Although diffusion rates of the Internet were subsequently rising in all groups, additional studies apart from those first policy reports proved a perpetuating digital divide both in the United States and abroad. For the main part, these examinations were based on secondary analyses of cross-sectional data with few panel exceptions and some ethnographic projects in specific communities. Although varying methodologically with regard to their units of analysis (e.g., individuals versus households), their operationalizations of ICT access and usage (e.g., at home, at work, both, or in public places), and their measurement of respective group differences (e.g., users/non-users in absolute percentages versus odds ratios of adoption), the findings of these studies suggested some common characteristics of the digital divide.

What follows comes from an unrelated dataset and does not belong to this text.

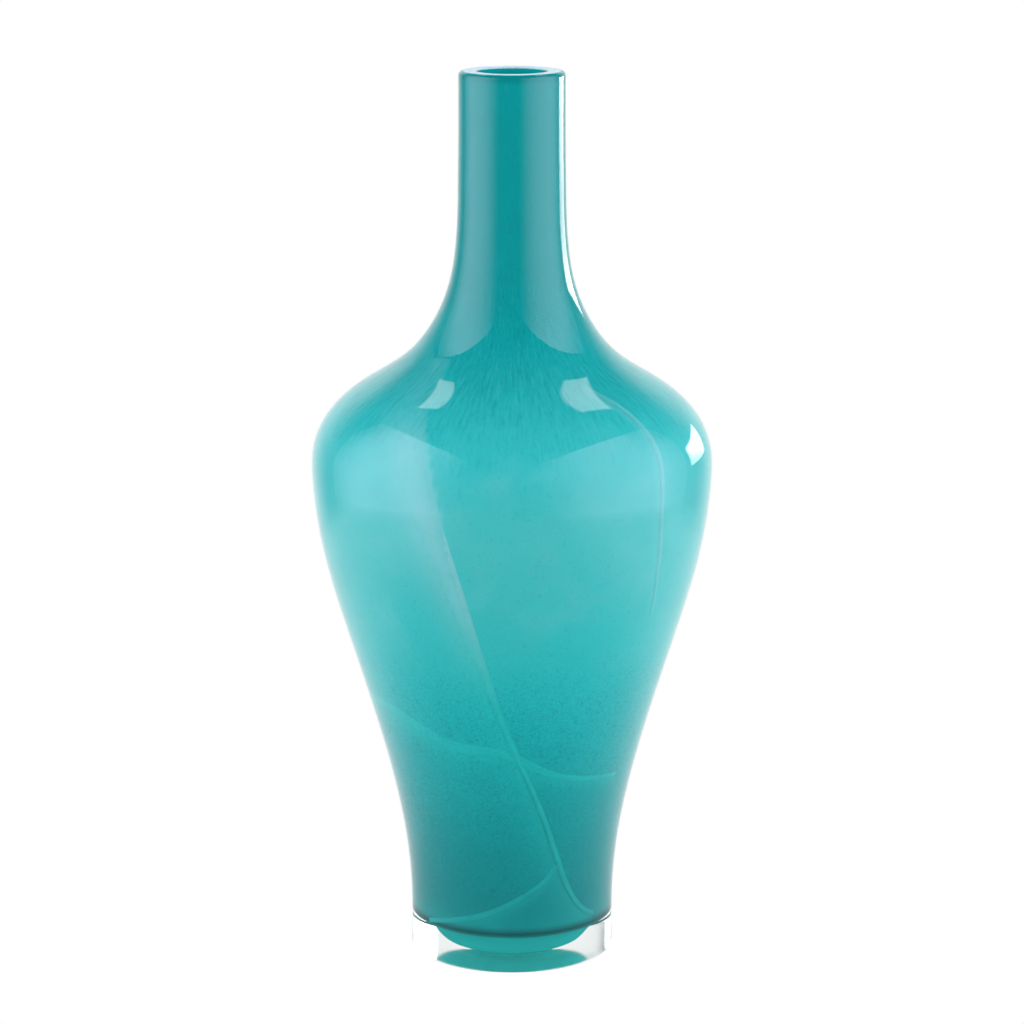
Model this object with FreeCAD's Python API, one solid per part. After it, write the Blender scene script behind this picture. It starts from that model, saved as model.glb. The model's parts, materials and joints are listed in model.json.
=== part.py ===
import FreeCAD, Part
import math
import os

os.makedirs("parts", exist_ok=True)

# Hand-blown vase in cased glass, millimetres. +Z runs up the axis and the origin is the centre of the foot's
# rest face. The vase is a thick clear casing gathered over a thin turquoise bubble, with pale opal trails
# fused between the two.

# Driving dimensions.
HEIGHT = 420.0
FOOT_RADIUS = 48.2
BELLY_RADIUS = 94.1
BELLY_HEIGHT = 235.0
NECK_RADIUS = 24.8
BORE_RADIUS = 16.5
CLEAR_WALL = 4.5  # clear casing over the foot and belly
CLEAR_LIP_WALL = 5.0  # clear casing at the lip
COLOUR_WALL = 2.0  # turquoise layer at its thinnest, on the belly
LAYER_FOOT = 18.0  # height where the turquoise layer's wall starts, above its domed underside
INNER_FLOOR = 18.5  # height of the floor inside the vase

# Edges and small features.
HEEL_ROUND = 1.4
LIP_ROUND = 2.2
BORE_ROUND = 0.8
INNER_CORNER = 4.0
PONTIL_RADIUS = 13.0
PONTIL_DEPTH = 1.0

# Stations up the outside of the wall, as (height, radius).
OUTER_STATIONS = [
    (HEEL_ROUND, FOOT_RADIUS),
    (24.0, FOOT_RADIUS),
    (55.0, 50.9),
    (80.0, 55.7),
    (105.0, 62.2),
    (155.0, 77.6),
    (205.0, 91.0),
    (222.0, 93.3),
    (BELLY_HEIGHT, BELLY_RADIUS),
    (246.0, 93.0),
    (256.0, 88.9),
    (266.0, 80.9),
    (276.0, 67.5),
    (288.0, 49.4),
    (300.0, 39.1),
    (315.0, 31.5),
    (335.0, 26.8),
    (370.0, 25.1),
    (HEIGHT - LIP_ROUND, NECK_RADIUS),
]

# Stations of the turquoise layer's underside from the axis out to its wall, as (radius, height). Its thick
# middle, left from the gather, sinks into the clear foot.
UNDERSIDE_STATIONS = [
    (0.0, 2.4),
    (9.0, 2.4),
    (16.5, 2.6),
    (21.0, 4.6),
    (24.3, 9.0),
    (30.0, 12.5),
    (36.0, 14.4),
    (41.0, 15.9),
]

# Heights where the swept walls are split into separate faces, which keeps their volumes exact.
WALL_BREAKS = [80.0, 150.0, BELLY_HEIGHT, 262.0, 290.0, 330.0]

# Routes of the opal trails on the turquoise layer, as (azimuth in degrees from +X, height, width). They were
# laid on hot from the shoulder down, so each starts wide and draws out thin. The front is at -90 degrees.
DIAGONAL_RISE = 1.2  # how far the heaviest trail stands out from the turquoise layer into the casing
TRAIL_RISE = 0.8  # the same for the other trails
TRAIL_SINK = 0.6  # how far its lofted section runs on behind the layer's surface, before it is trimmed
TRAIL_STEPS = 3  # lofted sections per stretch of route
TRAIL_DIAGONAL = [
    (-138.0, 289.0, 9.0),
    (-132.0, 274.0, 12.5),
    (-123.0, 258.0, 13.0),
    (-118.0, 243.0, 12.5),
    (-114.0, 224.0, 11.0),
    (-108.0, 195.0, 8.0),
    (-101.0, 157.0, 5.0),
    (-91.0, 119.0, 3.0),
    (-81.0, 94.0, 2.2),
    (-70.0, 69.0, 2.2),
    (-62.0, 51.0, 2.6),
    (-52.0, 34.5, 2.2),
    (-34.0, 22.5, 1.9),
]
TRAIL_RING = [
    (-184.0, 129.0, 2.2),
    (-164.0, 128.5, 4.0),
    (-143.0, 125.5, 5.5),
    (-126.0, 117.5, 6.0),
    (-109.0, 113.0, 5.5),
    (-93.0, 111.0, 5.0),
    (-81.0, 104.5, 4.5),
    (-68.0, 98.5, 3.6),
    (-50.0, 95.0, 2.8),
    (-32.0, 93.0, 2.0),
]
TRAIL_SHOULDER = [
    (-52.0, 277.0, 2.4),
    (-44.5, 268.0, 2.6),
    (-41.5, 257.0, 2.8),
    (-41.8, 240.0, 2.6),
    (-41.0, 212.0, 2.2),
    (-38.5, 176.0, 1.9),
]
TRAIL_FOOT = [
    (-148.0, 18.5, 1.9),
    (-122.0, 23.5, 2.4),
    (-100.0, 29.5, 2.8),
    (-84.0, 36.5, 2.6),
    (-73.0, 42.5, 2.4),
    (-64.0, 52.0, 2.4),
]


def at(radius, height):
    """A point of the half profile."""
    return FreeCAD.Vector(radius, 0, height)


def line(start, end):
    return Part.LineSegment(start, end).toShape()


def arc(start, middle, end):
    return Part.Arc(start, middle, end).toShape()


def quarter(start, end, centre):
    """A quarter circle from start to end about centre."""
    radius = start.distanceToPoint(centre)
    half_way = (start + end) * 0.5 - centre
    return arc(start, centre + half_way.normalize() * radius, end)


def wall(points):
    """A smooth wall curve, which is upright at the foot and at the lip."""
    upright = FreeCAD.Vector(0, 0, 1)
    curve = Part.BSplineCurve()
    curve.interpolate(Points=points, InitialTangent=upright, FinalTangent=upright)
    return curve


def parameter_at(curve, height):
    """The parameter where a wall curve reaches a height."""
    low, high = curve.FirstParameter, curve.LastParameter
    for _ in range(50):
        middle = (low + high) / 2
        if curve.value(middle).z < height:
            low = middle
        else:
            high = middle
    return low


def stretches(curve):
    """A wall curve as edges that meet at the wall breaks."""
    breaks = [parameter_at(curve, height) for height in WALL_BREAKS]
    stops = [curve.FirstParameter] + breaks + [curve.LastParameter]
    return [curve.toShape(start, end) for start, end in zip(stops, stops[1:])]


def span_at(height, below_belly, at_lip):
    """A thickness that is even up to the belly and blends from there to the lip."""
    share = max(0.0, (height - BELLY_HEIGHT) / (HEIGHT - BELLY_HEIGHT))
    return below_belly + (at_lip - below_belly) * share


def inset(curve, stations, spans):
    """Points inside the curve: one for each station, moved in along the curve's normal by its span."""
    points = []
    for (height, radius), span in zip(stations, spans):
        way = curve.tangent(parameter_at(curve, height))[0]
        inward = FreeCAD.Vector(-way.z, 0, way.x).normalize()
        points.append(at(radius, height) + inward * span)
    return points


def revolved(edges):
    """The solid swept by a closed half profile around the axis."""
    face = Part.Face(Part.Wire(Part.__sortEdges__(edges)))
    return face.revolve(FreeCAD.Vector(0, 0, 0), FreeCAD.Vector(0, 0, 1), 360)


def squared_off(points, low, high):
    """The points between two heights, with an upright end at exactly each of them."""
    kept = [p for p in points if low + 4.0 < p.z < high - 4.0]
    return [at(points[0].x, low)] + kept + [at(points[-1].x, high)]


def casing_profile(outer, layer_outer):
    """The clear casing: pontil hollow, heel, wall, rounded lip and the seat of the turquoise layer."""
    foot_inner = FOOT_RADIUS - HEEL_ROUND
    lip_inner = NECK_RADIUS - LIP_ROUND
    lip_start = HEIGHT - LIP_ROUND
    layer_radius = layer_outer.value(layer_outer.FirstParameter).x
    pontil = arc(at(0, PONTIL_DEPTH), at(PONTIL_RADIUS / 2, PONTIL_DEPTH * 0.75), at(PONTIL_RADIUS, 0))
    heel = quarter(at(foot_inner, 0), at(FOOT_RADIUS, HEEL_ROUND), at(foot_inner, HEEL_ROUND))
    lip = quarter(at(NECK_RADIUS, lip_start), at(lip_inner, HEIGHT), at(lip_inner, lip_start))
    return [
        pontil,
        line(at(PONTIL_RADIUS, 0), at(foot_inner, 0)),
        heel,
        *stretches(outer),
        lip,
        line(at(lip_inner, HEIGHT), layer_outer.value(layer_outer.LastParameter)),
        *stretches(layer_outer),
        underside(layer_radius),
        line(underside(layer_radius).Vertexes[0].Point, at(0, PONTIL_DEPTH)),
    ]


def underside(layer_radius):
    """The turquoise layer's underside, level at the axis and upright where it meets the layer's wall."""
    points = [at(radius, height) for radius, height in UNDERSIDE_STATIONS] + [at(layer_radius, LAYER_FOOT)]
    curve = Part.BSplineCurve()
    curve.interpolate(Points=points, InitialTangent=FreeCAD.Vector(1, 0, 0), FinalTangent=FreeCAD.Vector(0, 0, 1))
    return curve.toShape()


def layer_profile(layer_outer, layer_inner):
    """The turquoise layer: a bubble with a thick rounded bottom, open at the lip."""
    outer_radius = layer_outer.value(layer_outer.FirstParameter).x
    inner_radius = layer_inner.value(layer_inner.FirstParameter).x
    floor_radius = inner_radius - INNER_CORNER
    corner_top = INNER_FLOOR + INNER_CORNER
    bore_start = HEIGHT - BORE_ROUND
    bore_lip = BORE_RADIUS + BORE_ROUND
    bore_edge = quarter(at(BORE_RADIUS, bore_start), at(bore_lip, HEIGHT), at(bore_lip, bore_start))
    return [
        underside(outer_radius),
        *stretches(layer_outer),
        line(layer_outer.value(layer_outer.LastParameter), at(bore_lip, HEIGHT)),
        bore_edge,
        *stretches(layer_inner),
        quarter(at(inner_radius, corner_top), at(floor_radius, INNER_FLOOR), at(floor_radius, corner_top)),
        line(at(floor_radius, INNER_FLOOR), at(0, INNER_FLOOR)),
        line(at(0, INNER_FLOOR), underside(outer_radius).Vertexes[0].Point),
    ]


def on_layer(layer_outer, azimuth, height):
    """The point of the turquoise layer's outside at an azimuth and height, and the way out from it."""
    parameter = parameter_at(layer_outer, height)
    point = layer_outer.value(parameter)
    way = layer_outer.tangent(parameter)[0]
    turn = FreeCAD.Rotation(FreeCAD.Vector(0, 0, 1), azimuth)
    return turn.multVec(point), turn.multVec(FreeCAD.Vector(way.z, 0, -way.x).normalize())


def trail_section(point, out, across, width, rise):
    """A lens across a trail: a flat back sunk into the turquoise layer and a domed front in the casing."""
    reach = width / 2 * math.sqrt((rise + TRAIL_SINK) / rise)
    left = point - across * reach - out * TRAIL_SINK
    right = point + across * reach - out * TRAIL_SINK
    return Part.Wire([arc(right, point + out * rise, left), line(left, right)])


def trail(layer_outer, route, rise):
    """A thread of opal glass lofted along its route on the turquoise layer."""
    path = Part.BSplineCurve()
    path.interpolate([FreeCAD.Vector(azimuth, height, width) for azimuth, height, width in route])
    first, last = path.FirstParameter, path.LastParameter
    count = (len(route) - 1) * TRAIL_STEPS
    stops = [path.value(first + (last - first) * i / count) for i in range(count + 1)]
    places = [on_layer(layer_outer, stop.x, stop.y) for stop in stops]
    sections = []
    for i, (stop, (point, out)) in enumerate(zip(stops, places)):
        before = places[max(i - 1, 0)][0]
        after = places[min(i + 1, count)][0]
        across = out.cross(after - before).normalize()
        sections.append(trail_section(point, out, across, stop.z, rise))
    return Part.makeLoft(sections, True)


def save(shape, node):
    shape.exportStep("parts/" + node + ".step")
    print(node, "volume", round(shape.Volume, 1), "valid", shape.isValid(), "solids", len(shape.Solids))


# Wall curves, each set in from the last by the thickness of the glass between them.
outer_wall = wall([at(radius, height) for height, radius in OUTER_STATIONS])
inner_stations = [station for station in OUTER_STATIONS if station[0] > HEEL_ROUND]
colour_lip_wall = NECK_RADIUS - CLEAR_LIP_WALL - BORE_RADIUS
clear_spans = [span_at(height, CLEAR_WALL, CLEAR_LIP_WALL) for height, _ in inner_stations]
colour_spans = [span_at(height, COLOUR_WALL, colour_lip_wall) for height, _ in inner_stations]
full_spans = [clear + colour for clear, colour in zip(clear_spans, colour_spans)]

layer_outer = wall(squared_off(inset(outer_wall, inner_stations, clear_spans),
                               LAYER_FOOT, HEIGHT))
bore_points = squared_off(inset(outer_wall, inner_stations, full_spans),
                          INNER_FLOOR + INNER_CORNER, HEIGHT - BORE_ROUND)
bore_points[-1] = at(BORE_RADIUS, HEIGHT - BORE_ROUND)
layer_inner = wall(bore_points)

# The trails. The ring is crossed by the diagonal one, so it comes in a left and a right stretch.
casing = revolved(casing_profile(outer_wall, layer_outer))
turquoise_layer = revolved(layer_profile(layer_outer, layer_inner))
diagonal = trail(layer_outer, TRAIL_DIAGONAL, DIAGONAL_RISE).common(casing)
ring = trail(layer_outer, TRAIL_RING, TRAIL_RISE).common(casing).cut(diagonal)
ring_left, ring_right = sorted(ring.Solids, key=lambda solid: solid.CenterOfMass.x)
foot = trail(layer_outer, TRAIL_FOOT, TRAIL_RISE).common(casing).cut(diagonal)
shoulder = trail(layer_outer, TRAIL_SHOULDER, TRAIL_RISE).common(casing)

trails = {
    "trail_diagonal": diagonal,
    "trail_ring_left": ring_left,
    "trail_ring_right": ring_right,
    "trail_foot": foot,
    "trail_shoulder": shoulder,
}
for shape in trails.values():
    casing = casing.cut(shape)

save(casing, "clear_casing")
save(turquoise_layer, "turquoise_layer")
for node, shape in trails.items():
    save(shape, node)
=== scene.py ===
import json
import math

import bmesh
import bpy
import numpy as np
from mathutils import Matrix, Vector
from mathutils.bvhtree import BVHTree

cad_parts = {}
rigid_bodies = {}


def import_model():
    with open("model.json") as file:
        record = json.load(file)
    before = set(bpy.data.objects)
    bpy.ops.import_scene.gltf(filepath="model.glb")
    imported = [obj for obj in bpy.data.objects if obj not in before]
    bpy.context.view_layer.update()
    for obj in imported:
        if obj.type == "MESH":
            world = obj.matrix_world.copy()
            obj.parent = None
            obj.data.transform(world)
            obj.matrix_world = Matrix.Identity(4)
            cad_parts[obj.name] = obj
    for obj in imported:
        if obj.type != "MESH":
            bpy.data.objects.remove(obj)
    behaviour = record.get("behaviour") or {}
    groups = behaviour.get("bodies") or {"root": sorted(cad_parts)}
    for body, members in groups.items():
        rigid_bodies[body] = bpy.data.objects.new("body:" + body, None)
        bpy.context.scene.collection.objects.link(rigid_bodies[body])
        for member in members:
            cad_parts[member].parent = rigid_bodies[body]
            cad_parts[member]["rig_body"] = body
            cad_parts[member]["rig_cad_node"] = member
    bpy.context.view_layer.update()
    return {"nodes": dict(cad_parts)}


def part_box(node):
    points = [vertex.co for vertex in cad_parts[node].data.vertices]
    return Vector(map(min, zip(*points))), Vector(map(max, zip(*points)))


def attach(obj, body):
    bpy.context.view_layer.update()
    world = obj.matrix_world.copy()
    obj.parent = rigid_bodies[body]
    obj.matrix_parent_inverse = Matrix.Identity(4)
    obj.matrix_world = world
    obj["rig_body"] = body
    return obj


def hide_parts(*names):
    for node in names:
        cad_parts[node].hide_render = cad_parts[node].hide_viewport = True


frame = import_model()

# Hand-blown vase in cased glass: a turquoise layer and pale opal trails inside a thick clear casing. The
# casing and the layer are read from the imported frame, in metres, and turned again as finer, smoother meshes.
# The trails keep the meshes that they have there.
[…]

In single nation-states, access and usage of computer technology is stratified by age, education, ethnicity/ race, family structure, gender, income, occupation, and place of residence. In this way, young Western men with high qualification profiles, working in well-paid managerial positions and living in small urban families with children are most of all advantaged to adopt the new media. This applies both to the formal possession of ICTs (material or physical access) and the motivation to deal with those devices (motivational access) as well as to the experience and skills provided to use the Internet (skills access) and the amount of self-administered time spent online for specific purposes (usage access). Here, usage among advanced groups includes, in particular, the proficient search for instrumental information on the Web to address professional or political interests. On the contrary, lessadvantaged groups have been shown to lack those basic navigation skills and to prefer entertainment or diversion features on the Internet instead. Their political involvement has therefore not increased with the rise of new information technologies.